In the same month that Carter died in December of 2005, Renato Hughes and his friend, Christian Foster, went to visit their old friend, Rashad Williams, who was living in Clear Lake with his grandmother. After the three pals got together, they decided to buy some marijuana, according to Rashad’s mother. They then went to the home of Shannon Edmonds, who, according to police records, is a known marijuana grower and drug dealer.

While Renato was waiting outside, Rashad and Christian went inside the house to talk to Edmonds. It is not clear what happened to cause Edmonds to get his shotgun and kill both Rashad and Christian. Some of his earlier statements indicated that a free-for-all altercation occurred.

But the official version he gave the police was that the boys invaded his home to steal his marijuana and that he shot them in self-defense with his 9mm semiautomatic Browning. He shot Rashad twice in the back and Christian five times in the back as well. When police arrived at the scene, they found Rashad lying in the middle of 11th Street, dead, and Christian dying in bushes about 20 yards away.

Two days after the killings, District Attorney Jon Hopkins accepted Edmonds’ version entirely and charged Renato Hughes with the double murder of his friends under the felony murder doctrine as their deaths, according to the D.A., occurred while in the course of committing a felony, an armed home invasion, with special circumstance punishable by death, if convicted.

Kenneth Block, a track and field coach at Balboa High School in San Francisco who knew all three boys personally, is furious that Edmonds was not the one charged with murder. “He took two boys’ lives and now he wants to take the third one. Where is justice in that? That doesn’t make any sense. They were fleeing the scene. They were murdered!

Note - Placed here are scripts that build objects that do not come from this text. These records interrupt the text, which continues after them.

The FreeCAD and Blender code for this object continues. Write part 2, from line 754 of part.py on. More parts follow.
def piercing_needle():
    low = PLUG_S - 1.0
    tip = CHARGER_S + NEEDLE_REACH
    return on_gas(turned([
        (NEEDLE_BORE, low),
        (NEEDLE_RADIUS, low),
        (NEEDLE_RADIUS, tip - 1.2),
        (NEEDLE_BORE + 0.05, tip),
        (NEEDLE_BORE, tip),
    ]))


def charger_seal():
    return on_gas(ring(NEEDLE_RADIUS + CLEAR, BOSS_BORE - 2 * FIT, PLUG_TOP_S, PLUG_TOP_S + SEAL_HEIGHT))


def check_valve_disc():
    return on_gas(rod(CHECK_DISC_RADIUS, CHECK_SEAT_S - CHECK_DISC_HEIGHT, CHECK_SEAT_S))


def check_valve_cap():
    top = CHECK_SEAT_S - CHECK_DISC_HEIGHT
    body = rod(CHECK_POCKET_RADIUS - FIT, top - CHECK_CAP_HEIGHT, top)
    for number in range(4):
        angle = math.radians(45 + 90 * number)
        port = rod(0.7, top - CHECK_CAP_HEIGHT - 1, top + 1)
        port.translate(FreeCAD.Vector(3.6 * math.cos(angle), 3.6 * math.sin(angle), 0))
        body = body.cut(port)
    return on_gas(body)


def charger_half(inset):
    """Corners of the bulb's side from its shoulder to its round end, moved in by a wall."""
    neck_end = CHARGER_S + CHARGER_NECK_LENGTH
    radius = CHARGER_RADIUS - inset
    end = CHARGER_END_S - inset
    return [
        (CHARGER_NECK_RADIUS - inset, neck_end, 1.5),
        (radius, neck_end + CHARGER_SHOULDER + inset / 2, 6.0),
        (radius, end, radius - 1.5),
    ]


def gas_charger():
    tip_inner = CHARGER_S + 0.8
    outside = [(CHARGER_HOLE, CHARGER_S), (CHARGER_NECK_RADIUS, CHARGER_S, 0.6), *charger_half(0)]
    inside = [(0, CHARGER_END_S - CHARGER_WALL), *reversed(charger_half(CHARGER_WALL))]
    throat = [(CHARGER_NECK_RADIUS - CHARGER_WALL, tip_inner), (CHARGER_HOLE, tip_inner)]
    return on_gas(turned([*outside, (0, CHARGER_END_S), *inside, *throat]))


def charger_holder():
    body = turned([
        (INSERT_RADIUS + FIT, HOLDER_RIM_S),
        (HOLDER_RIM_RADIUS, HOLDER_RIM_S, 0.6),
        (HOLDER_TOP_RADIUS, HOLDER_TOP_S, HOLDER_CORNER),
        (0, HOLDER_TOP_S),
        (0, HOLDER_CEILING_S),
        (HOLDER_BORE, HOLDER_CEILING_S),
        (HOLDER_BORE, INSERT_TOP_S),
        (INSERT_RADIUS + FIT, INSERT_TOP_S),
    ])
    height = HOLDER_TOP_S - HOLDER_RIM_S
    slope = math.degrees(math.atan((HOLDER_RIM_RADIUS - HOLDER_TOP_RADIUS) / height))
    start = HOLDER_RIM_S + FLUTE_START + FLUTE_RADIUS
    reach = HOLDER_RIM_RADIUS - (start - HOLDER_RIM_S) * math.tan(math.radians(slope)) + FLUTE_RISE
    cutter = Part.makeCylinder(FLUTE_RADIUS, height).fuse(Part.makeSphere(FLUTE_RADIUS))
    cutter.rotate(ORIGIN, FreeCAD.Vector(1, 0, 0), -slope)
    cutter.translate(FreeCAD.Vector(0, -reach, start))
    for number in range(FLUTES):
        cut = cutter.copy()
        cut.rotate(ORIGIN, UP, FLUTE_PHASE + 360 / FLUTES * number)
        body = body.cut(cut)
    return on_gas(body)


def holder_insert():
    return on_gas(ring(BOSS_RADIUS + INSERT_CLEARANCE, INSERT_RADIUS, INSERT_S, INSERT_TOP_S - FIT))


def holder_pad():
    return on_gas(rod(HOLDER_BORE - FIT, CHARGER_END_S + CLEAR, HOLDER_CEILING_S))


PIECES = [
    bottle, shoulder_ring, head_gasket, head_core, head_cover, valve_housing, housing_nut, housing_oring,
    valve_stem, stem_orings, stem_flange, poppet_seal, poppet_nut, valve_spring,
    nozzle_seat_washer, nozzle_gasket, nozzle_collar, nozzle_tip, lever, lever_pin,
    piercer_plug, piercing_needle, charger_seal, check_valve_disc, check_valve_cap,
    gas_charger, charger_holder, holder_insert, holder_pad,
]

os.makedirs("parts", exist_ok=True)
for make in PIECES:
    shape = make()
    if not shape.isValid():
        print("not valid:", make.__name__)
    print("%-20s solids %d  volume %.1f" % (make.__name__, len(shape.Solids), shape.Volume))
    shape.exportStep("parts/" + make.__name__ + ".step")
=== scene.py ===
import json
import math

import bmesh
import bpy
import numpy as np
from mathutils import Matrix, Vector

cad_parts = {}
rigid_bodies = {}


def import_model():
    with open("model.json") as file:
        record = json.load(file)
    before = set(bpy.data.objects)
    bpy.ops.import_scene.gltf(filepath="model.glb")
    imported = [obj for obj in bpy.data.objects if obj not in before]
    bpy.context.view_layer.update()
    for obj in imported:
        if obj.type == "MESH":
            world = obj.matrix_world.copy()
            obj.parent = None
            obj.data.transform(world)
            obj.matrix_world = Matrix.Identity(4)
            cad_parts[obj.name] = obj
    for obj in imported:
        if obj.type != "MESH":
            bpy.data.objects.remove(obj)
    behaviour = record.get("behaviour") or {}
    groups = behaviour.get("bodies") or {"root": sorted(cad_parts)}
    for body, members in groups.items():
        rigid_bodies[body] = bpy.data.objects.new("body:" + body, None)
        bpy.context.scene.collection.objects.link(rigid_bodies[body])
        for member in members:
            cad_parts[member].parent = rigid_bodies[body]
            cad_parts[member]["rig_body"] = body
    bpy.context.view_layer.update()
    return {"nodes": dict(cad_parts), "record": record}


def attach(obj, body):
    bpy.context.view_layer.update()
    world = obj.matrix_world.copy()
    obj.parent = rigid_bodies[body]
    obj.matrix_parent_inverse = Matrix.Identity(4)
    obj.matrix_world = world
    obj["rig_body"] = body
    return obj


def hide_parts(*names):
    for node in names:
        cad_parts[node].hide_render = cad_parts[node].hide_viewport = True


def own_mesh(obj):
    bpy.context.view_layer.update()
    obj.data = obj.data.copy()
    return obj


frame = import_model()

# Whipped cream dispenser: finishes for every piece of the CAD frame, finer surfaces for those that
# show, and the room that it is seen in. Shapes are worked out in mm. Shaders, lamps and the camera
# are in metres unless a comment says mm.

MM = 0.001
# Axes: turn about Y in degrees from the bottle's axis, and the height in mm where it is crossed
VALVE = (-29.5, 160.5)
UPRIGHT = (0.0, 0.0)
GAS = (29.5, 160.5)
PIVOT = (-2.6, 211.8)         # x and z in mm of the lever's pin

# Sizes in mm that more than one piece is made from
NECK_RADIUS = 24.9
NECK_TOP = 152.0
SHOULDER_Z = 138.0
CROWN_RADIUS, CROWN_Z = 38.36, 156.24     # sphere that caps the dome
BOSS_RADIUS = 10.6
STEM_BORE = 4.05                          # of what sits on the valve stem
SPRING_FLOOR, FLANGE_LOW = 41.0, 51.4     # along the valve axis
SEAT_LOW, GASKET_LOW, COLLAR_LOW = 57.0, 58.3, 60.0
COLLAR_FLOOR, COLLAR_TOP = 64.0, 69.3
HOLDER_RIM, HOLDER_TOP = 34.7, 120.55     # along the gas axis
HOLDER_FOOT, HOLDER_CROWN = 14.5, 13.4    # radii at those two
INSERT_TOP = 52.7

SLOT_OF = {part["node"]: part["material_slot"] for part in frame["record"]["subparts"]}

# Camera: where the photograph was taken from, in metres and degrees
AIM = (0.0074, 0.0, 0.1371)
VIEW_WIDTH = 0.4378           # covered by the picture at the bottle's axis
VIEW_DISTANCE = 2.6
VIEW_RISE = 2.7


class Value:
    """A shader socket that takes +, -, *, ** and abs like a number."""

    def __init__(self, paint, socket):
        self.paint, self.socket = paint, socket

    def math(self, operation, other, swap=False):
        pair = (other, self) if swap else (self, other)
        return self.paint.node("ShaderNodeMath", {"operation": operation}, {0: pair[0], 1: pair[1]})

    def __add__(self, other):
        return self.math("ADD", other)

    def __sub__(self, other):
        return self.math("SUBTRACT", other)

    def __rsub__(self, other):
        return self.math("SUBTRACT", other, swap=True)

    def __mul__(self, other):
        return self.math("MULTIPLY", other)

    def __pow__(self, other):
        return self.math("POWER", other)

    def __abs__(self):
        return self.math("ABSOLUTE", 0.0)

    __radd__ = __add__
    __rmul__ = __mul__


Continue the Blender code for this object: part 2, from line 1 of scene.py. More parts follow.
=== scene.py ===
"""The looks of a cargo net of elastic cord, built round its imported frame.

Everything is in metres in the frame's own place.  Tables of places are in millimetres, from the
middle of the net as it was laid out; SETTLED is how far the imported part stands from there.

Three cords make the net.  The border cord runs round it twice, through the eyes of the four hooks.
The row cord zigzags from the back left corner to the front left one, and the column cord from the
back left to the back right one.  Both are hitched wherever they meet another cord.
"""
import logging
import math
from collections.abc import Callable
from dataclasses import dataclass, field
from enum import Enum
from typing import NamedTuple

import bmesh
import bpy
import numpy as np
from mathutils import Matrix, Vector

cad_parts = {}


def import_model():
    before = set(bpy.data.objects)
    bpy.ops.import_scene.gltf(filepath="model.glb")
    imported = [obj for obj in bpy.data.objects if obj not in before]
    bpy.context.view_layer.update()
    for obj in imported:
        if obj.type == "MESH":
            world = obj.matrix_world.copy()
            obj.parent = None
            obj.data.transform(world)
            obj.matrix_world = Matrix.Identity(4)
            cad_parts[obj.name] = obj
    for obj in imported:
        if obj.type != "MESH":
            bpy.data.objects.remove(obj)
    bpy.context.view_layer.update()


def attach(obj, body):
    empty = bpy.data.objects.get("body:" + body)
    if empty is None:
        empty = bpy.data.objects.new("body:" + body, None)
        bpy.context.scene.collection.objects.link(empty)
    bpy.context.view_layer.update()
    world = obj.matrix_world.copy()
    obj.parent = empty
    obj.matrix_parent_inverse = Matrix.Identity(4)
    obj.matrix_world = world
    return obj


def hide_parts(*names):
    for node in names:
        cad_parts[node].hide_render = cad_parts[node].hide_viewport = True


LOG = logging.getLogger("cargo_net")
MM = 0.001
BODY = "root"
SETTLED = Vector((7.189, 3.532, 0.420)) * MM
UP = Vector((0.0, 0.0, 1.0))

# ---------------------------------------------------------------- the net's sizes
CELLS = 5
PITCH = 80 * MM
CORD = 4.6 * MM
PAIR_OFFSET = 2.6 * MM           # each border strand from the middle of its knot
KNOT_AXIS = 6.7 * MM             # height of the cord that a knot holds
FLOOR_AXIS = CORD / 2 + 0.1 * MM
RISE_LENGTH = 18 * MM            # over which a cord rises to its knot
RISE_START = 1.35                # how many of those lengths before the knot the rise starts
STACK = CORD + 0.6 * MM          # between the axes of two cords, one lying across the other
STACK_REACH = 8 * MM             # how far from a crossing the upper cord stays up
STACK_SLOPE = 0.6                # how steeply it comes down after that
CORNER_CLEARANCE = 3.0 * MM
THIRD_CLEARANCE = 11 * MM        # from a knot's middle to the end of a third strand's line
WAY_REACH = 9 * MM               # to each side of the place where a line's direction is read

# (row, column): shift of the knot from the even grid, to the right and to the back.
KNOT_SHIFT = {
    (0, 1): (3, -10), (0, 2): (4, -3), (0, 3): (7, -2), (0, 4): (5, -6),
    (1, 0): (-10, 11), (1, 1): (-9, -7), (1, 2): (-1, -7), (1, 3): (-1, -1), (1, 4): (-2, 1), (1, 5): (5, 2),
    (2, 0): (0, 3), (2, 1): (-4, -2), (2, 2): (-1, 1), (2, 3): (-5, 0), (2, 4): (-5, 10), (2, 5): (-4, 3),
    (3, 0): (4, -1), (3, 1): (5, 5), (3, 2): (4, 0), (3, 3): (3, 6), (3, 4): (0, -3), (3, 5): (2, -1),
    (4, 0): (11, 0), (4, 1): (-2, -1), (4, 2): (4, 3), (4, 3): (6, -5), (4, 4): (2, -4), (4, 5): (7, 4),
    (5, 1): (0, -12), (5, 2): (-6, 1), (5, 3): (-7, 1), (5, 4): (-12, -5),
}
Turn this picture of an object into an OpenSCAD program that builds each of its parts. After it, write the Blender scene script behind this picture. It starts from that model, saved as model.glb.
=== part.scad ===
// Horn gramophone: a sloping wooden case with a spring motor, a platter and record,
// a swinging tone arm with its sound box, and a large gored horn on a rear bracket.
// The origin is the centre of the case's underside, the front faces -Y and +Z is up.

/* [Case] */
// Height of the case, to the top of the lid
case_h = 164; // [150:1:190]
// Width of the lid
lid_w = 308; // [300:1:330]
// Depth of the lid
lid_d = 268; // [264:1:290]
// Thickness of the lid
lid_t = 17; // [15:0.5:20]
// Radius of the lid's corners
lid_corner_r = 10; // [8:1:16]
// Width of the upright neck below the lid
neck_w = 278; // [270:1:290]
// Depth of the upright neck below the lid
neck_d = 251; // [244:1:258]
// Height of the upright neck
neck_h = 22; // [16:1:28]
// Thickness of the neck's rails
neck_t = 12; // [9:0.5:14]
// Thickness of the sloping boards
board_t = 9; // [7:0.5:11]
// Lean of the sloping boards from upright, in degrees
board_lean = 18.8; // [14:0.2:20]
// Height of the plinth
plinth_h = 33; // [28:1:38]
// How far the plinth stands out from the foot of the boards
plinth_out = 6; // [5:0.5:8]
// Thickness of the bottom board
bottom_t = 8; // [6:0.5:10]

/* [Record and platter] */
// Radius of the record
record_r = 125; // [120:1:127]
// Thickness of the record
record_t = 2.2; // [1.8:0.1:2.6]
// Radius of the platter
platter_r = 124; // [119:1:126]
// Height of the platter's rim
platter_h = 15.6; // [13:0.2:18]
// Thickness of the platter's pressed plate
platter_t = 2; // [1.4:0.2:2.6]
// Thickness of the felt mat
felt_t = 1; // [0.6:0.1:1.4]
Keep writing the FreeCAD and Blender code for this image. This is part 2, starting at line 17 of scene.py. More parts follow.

This is a case of “double murder, double standard,” he said.

According to Renato’s attorney, Stephen Carter, “it's unclear whether Edmonds' place was invaded, whether a robbery occurred, or whether the three were merely hoping to buy marijuana -- and that no evidence indicates Renato Hughes was even in the house.”

"When you shoot someone who is fleeing, it's not self-defense," Carter said. "It's an execution."

While this case has attracted widespread attention in the African American community because Renato is half-Black, it has received no coverage in the Filipino American community even though Renato is half-Filipino.